Federer collapsed to the court. In a moment, he was again the world No.1 and Wimbledon champion. The new epoch felt suspiciously like an old one. The new omelette tasted uncannily familiar. The crowd had by now spent an entire set cleansing their palates, and were cheering wildly. They cheered for both players. Murray looked wearily and tearfully numb, retaining only enough energy to punch the next person who suggested that Nadal’s early exit had ultimately enabled anything more than a deeper heartache. The Wimbledon presentation can be a pompous and impersonal affair, and to Murray, striving for an exquisite eternity to contain his tears, while the stadium around him broke down, it might have felt cruel. It occurred to me that by spacing the players so far apart – Federer loitered by the net, while Murray gulped steadying breaths by the baseline – Federer was unable to bestow a spontaneous hug on his opponent, even if he’d wanted to. Murray was alone among his millions. Eventually he gathered himself, and spoke briefly but movingly. Obliged to watch helplessly from the stands, those members of his camp not named Ivan Lendl were a mess.

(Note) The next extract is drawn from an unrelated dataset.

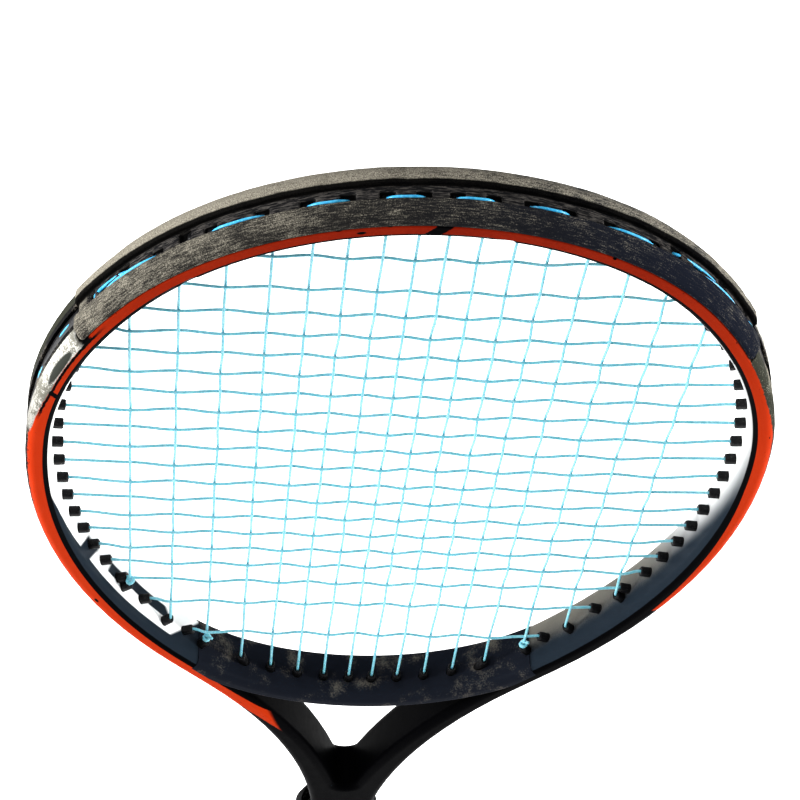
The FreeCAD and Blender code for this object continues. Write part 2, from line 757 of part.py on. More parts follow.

Federer took the microphone, and, mercifully, didn’t seek to ameliorate Murray’s pain by claiming he knew just how the Scot felt. Instead, he proved typically eloquent in elaborating upon how he himself felt. It turned out he felt pretty good. His twin girls were fluttering tiny hands at their dad by this time, as were the grown-ups pressed close about them, including Roger’s father Robert in his lucky red cap. Their man once spent half a decade at the top of the sport, and now he’s back. And he doesn’t have to decide whether 1 or 7 or 17 matters more. He has them all.